- _Provided data_:
####
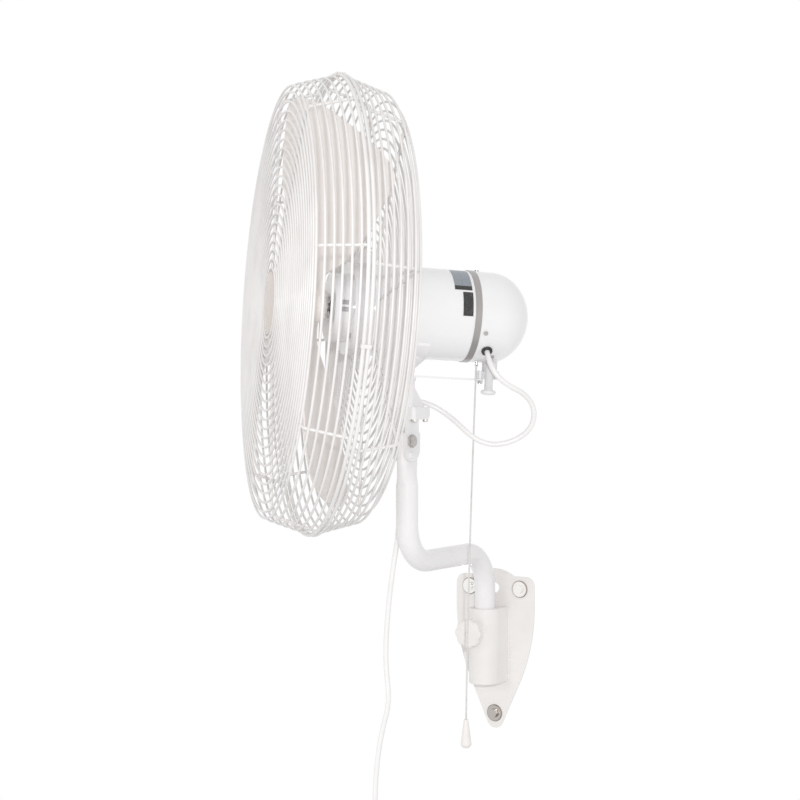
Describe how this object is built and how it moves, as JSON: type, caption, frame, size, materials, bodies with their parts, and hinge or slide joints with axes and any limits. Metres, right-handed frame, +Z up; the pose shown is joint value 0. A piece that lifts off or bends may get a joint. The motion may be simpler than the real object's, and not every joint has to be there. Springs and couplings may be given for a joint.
{
  "type": "wall mounted fan",
  "caption": "Wall mounted oscillating fan: caged fan head on a bent tube arm that swivels in a wall bracket, with tilt neck, oscillating drive, pull cord and mains lead.",
  "frame": {"origin": "midway between the two upper wall screws, on the plate's back face, which lies on the wall", "axes": "+Z up, -Y out of the wall into the room, +X to the right of a viewer who faces the wall"},
  "size_m": [0.559, 0.6952, 1.3249],
  "materials": {
    "bracket_paint": "white powder coat",
    "arm_paint": "white gloss powder coat",
    "neck_paint": "white powder coat on a rough casting",
    "motor_paint": "white powder coat",
    "wire_paint": "white powder coated wire",
    "blade_paint": "off-white paint",
    "badge_plastic": "bare off-white disc",
    "zinc_bolts": "bright plated",
    "zinc_steel": "zinc plated",
    "black_steel": "black oxide",
    "bright_steel": "bright steel",
    "brushed_metal": "brushed grey",
    "lamination_steel": "stacked sheet",
    "die_cast": "as cast",
    "copper": "enamelled wire",
    "cream_plastic": "moulded, soft sheen",
    "dark_plastic": "moulded",
    "black_rubber": "matt",
    "cord_sheath": "smooth sheath",
    "tie_strap": "smooth strap",
    "brass_pins": "plain",
    "pull_cord": "braided"
  },
  "bodies": {
    "wall_bracket": {"wall_plate": "bracket_paint", "arm_socket": "bracket_paint", "wall_screws": "zinc_bolts"},
    "clamp": {"clamp_screw": "zinc_steel", "clamp_knob": "cream_plastic"},
    "arm": {"support_arm": "arm_paint", "power_lead": "cord_sheath", "lead_coil": "cord_sheath", "lead_tail": "cord_sheath", "lead_tie": "tie_strap", "plug_body": "cord_sheath", "plug_blades": "brass_pins"},
    "neck": {"tilt_clevis": "neck_paint", "tilt_pin": "neck_paint", "tilt_lock_bolt": "zinc_steel", "neck_block": "neck_paint", "neck_screws": "zinc_bolts", "pivot_post": "neck_paint", "link_lug": "neck_paint", "lead_bush": "black_rubber"},
    "head": {"saddle": "neck_paint", "motor_shell": "motor_paint", "trim_band": "brushed_metal", "rear_cover": "motor_paint", "cord_bush": "black_rubber", "end_bells": "motor_paint", "motor_screws": "black_steel", "bearings": "bright_steel", "stator_core": "lamination_steel", "stator_windings": "copper", "run_capacitor": "dark_plastic", "gear_case": "die_cast", "speed_switch": "dark_plastic", "rating_plates": "brushed_metal", "cord_loop": "cord_sheath", "front_face_rings": "wire_paint", "front_side_rings": "wire_paint", "front_ribs": "wire_paint", "rear_face_rings": "wire_paint", "rear_side_rings": "wire_paint", "rear_ribs": "wire_paint", "guard_rims": "wire_paint", "guard_mount": "motor_paint", "badge": "badge_plastic", "guard_clips": "wire_paint"},
    "fan": {"motor_shaft": "bright_steel", "rotor": "lamination_steel", "blade_hub": "blade_paint", "hub_nut": "zinc_steel", "blade_1": "blade_paint", "blade_2": "blade_paint", "blade_3": "blade_paint"},
    "crank": {"crank_arm": "die_cast", "crank_pin": "zinc_steel"},
    "link": {"link_rod": "bright_steel"},
    "plunger": {"plunger": "cream_plastic"},
    "pull_stem": {"pull_stem": "bright_steel"},
    "cord_link": {"cord_link": "bright_steel"},
    "pull_cord": {"pull_cord": "pull_cord", "pull_knob": "cream_plastic"}
  },
  "joints": [
    {"name": "arm_swivel", "type": "hinge", "parent": "wall_bracket", "child": "arm", "pos_m": [0, -0.037, -0.09], "axis": [0, 0, 1], "range_deg": [-20, 20]},
    {"name": "clamp_turn", "type": "hinge", "parent": "wall_bracket", "child": "clamp", "pos_m": [0, -0.09, -0.066], "axis": [0, -1, 0], "range_deg": [-180, 180]},
    {"name": "head_tilt", "type": "hinge", "parent": "arm", "child": "neck", "pos_m": [0, -0.293, 0.2305], "axis": [1, 0, 0], "range_deg": [-15, 8], "deforming": ["power_lead"]},
    {"name": "oscillation", "type": "hinge", "parent": "neck", "child": "head", "pos_m": [0, -0.282, 0.36], "axis": [0, 0, 1], "range_deg": [0, 88], "deforming": ["cord_loop"]},
    {"name": "fan_spin", "type": "hinge", "parent": "head", "child": "fan", "pos_m": [-0.09851, -0.38401, 0.45493], "axis": [-0.6937, -0.7184, 0.0523], "continuous": true},
    {"name": "crank_turn", "type": "hinge", "parent": "head", "child": "crank", "pos_m": [0.09066, -0.18812, 0.35054], "axis": [0.0364, 0.0376, 0.9986], "range_deg": [-180, 0]},
    {"name": "link_swing", "type": "hinge", "parent": "crank", "child": "link", "pos_m": [0.08038, -0.19876, 0.3453], "axis": [0.0364, 0.0376, 0.9986], "range_deg": [0, 180]},
    {"name": "clutch_pull", "type": "slide", "parent": "head", "child": "plunger", "axis": [-0.0364, -0.0376, -0.9986], "range_m": [0, 0.008]},
    {"name": "switch_pull", "type": "slide", "parent": "head", "child": "pull_stem", "axis": [-0.0364, -0.0376, -0.9986], "range_m": [0, 0.012], "stiffness_N_per_m": 250},
    {"name": "cord_lean", "type": "hinge", "parent": "pull_stem", "child": "cord_link", "pos_m": [0.0825, -0.2139, 0.3669], "axis": [0.9063, 0.4226, 0], "range_deg": [-18, 0]},
    {"name": "cord_sway", "type": "hinge", "parent": "cord_link", "child": "pull_cord", "pos_m": [0.0825, -0.2139, 0.3669], "axis": [1, 0, 0], "range_deg": [-8, 15]}
  ],
  "couplings": [
    {"joint": "crank_turn", "follows": "oscillation", "ratio": -2.0455},
    {"joint": "link_swing", "follows": "oscillation", "ratio": 2.0455},
    {"joint": "cord_sway", "follows": "head_tilt", "ratio": -1},
    {"joint": "cord_lean", "follows": "oscillation", "ratio": -0.20455}
  ]
}
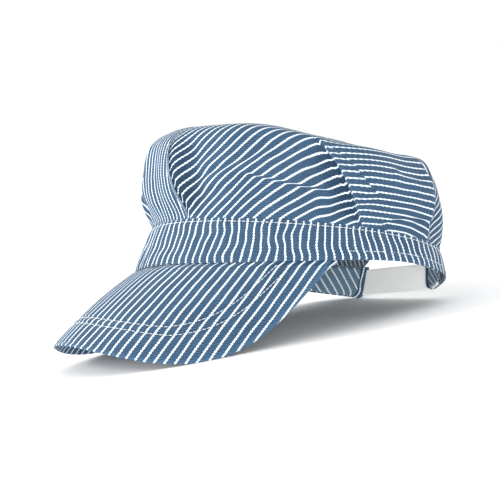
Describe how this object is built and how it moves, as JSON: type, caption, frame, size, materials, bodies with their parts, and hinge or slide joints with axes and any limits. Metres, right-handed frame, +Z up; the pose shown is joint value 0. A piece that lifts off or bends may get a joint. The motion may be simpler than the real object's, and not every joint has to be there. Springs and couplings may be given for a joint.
{
  "type": "railroad engineer cap",
  "caption": "Soft striped work cap: a full pleated crown on an upright band, a curved stiff visor at the front and an elastic strap across the open back",
  "frame": {"origin": "bottom centre of the bounding box, on the surface that the cap rests on", "axes": "+Z up, the visor points to -Y and the strap faces +Y, +X is the wearer's left"},
  "size_m": [0.1694, 0.2476, 0.1227],
  "materials": {
    "crown": "matt striped twill",
    "band": "matt striped twill",
    "facing": "matt striped twill",
    "visor": "matt striped twill over a stiff board",
    "strap": "matt smooth elastic webbing"
  },
  "bodies": {
    "root": {"crown": "crown", "band": "band", "facing": "facing", "visor": "visor", "strap": "strap"}
  },
  "joints": []
}
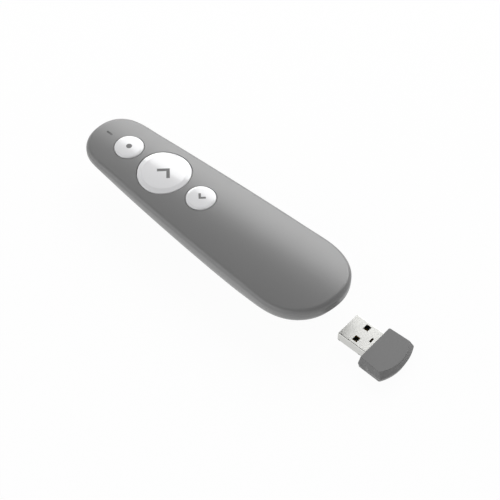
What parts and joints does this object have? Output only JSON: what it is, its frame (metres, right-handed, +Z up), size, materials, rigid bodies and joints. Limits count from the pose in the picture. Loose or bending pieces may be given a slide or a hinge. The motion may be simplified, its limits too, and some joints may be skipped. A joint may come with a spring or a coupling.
{
  "type": "wireless presentation clicker",
  "caption": "Hand-held presentation clicker with round domed buttons, laser window, status light, battery door, and a plug-in USB receiver that slides into a dock in its tail.",
  "frame": {"origin": "on the surface that the handset lies on, under the middle of its length, on its centre plane", "axes": "+Z up, +Y from the tail to the laser end, +X to the right as it is held"},
  "size_m": [0.0398, 0.1644, 0.019],
  "materials": {
    "shell_grey": "soft satin",
    "case_grey": "fine matt",
    "button_white": "satin",
    "receiver_grey": "fine matt",
    "plug_steel": "satin",
    "spring_steel": "bright",
    "screw_steel": "black zinc",
    "contact_gold": "gold plate",
    "brass_barrel": "turned",
    "cell": "wrapped",
    "board": "solder resist",
    "chip": "matt",
    "tongue": "matt",
    "led": "clear",
    "light_pipe": "clear",
    "lens": "clear",
    "window_dark": "tinted"
  },
  "bodies": {
    "handset": {"top_cover": "shell_grey", "bottom_case": "case_grey", "main_board": "board", "laser_switch": "spring_steel", "next_switch": "spring_steel", "back_switch": "spring_steel", "status_led": "led", "light_pipe": "light_pipe", "laser_barrel": "brass_barrel", "laser_lens": "lens", "laser_window": "window_dark", "radio_chip": "chip", "radio_shield": "spring_steel", "aaa_cell": "cell", "negative_spring": "spring_steel", "positive_contact": "spring_steel", "case_screws": "screw_steel", "dock_catch": "spring_steel"},
    "laser_key": {"laser_button": "button_white"},
    "next_key": {"next_button": "button_white"},
    "back_key": {"back_button": "button_white"},
    "door": {"battery_door": "case_grey"},
    "receiver": {"receiver_upper_shell": "receiver_grey", "receiver_lower_shell": "receiver_grey", "usb_plug_shell": "plug_steel", "usb_tongue": "tongue", "contact_strips": "contact_gold", "receiver_board": "board", "receiver_chip": "chip"}
  },
  "joints": [
    {"name": "laser_press", "type": "slide", "parent": "handset", "child": "laser_key", "axis": [0, 0, -1], "range_m": [0, 0.00035], "stiffness_N_per_m": 1500},
    {"name": "next_press", "type": "slide", "parent": "handset", "child": "next_key", "axis": [0, 0, -1], "range_m": [0, 0.00035], "stiffness_N_per_m": 1500},
    {"name": "back_press", "type": "slide", "parent": "handset", "child": "back_key", "axis": [0, 0, -1], "range_m": [0, 0.00035], "stiffness_N_per_m": 1500},
    {"name": "door_lift_off", "type": "slide", "parent": "handset", "child": "door", "axis": [0, 0, -1], "range_m": [0, 0.012]},
    {"name": "receiver_docking", "type": "slide", "parent": "handset", "child": "receiver", "axis": [0, 1, 0], "range_m": [0, 0.0416]}
  ]
}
####
- _Instruction_:
Search the records for the word "from", then list every line that has it.

- _Correct result_:
What parts and joints does this object have? Output only JSON: what it is, its frame (metres, right-handed, +Z up), size, materials, rigid bodies and joints. Limits count from the pose in the picture. Loose or bending pieces may be given a slide or a hinge. The motion may be simplified, its limits too, and some joints may be skipped. A joint may come with a spring or a coupling.
  "frame": {"origin": "on the surface that the handset lies on, under the middle of its length, on its centre plane", "axes": "+Z up, +Y from the tail to the laser end, +X to the right as it is held"},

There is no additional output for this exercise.